» RAW DATA:
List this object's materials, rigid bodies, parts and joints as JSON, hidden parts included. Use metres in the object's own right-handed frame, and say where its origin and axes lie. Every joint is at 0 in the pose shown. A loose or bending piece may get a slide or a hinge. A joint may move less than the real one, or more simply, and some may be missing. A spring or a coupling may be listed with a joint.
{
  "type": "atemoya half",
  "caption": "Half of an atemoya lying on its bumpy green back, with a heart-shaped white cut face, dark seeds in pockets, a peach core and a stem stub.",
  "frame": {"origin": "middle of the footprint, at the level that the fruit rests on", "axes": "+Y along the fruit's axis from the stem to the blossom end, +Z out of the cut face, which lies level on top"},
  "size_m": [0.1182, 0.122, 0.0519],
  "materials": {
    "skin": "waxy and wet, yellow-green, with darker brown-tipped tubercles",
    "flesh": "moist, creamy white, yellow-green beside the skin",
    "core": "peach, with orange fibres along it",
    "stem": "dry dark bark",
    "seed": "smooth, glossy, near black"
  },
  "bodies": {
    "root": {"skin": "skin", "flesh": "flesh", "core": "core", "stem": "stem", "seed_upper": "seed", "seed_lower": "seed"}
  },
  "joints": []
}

» WHAT TO PRODUCE: Your answer should be a single number: the count of lines holding the word "axes".

» TASK RESPONSE: 2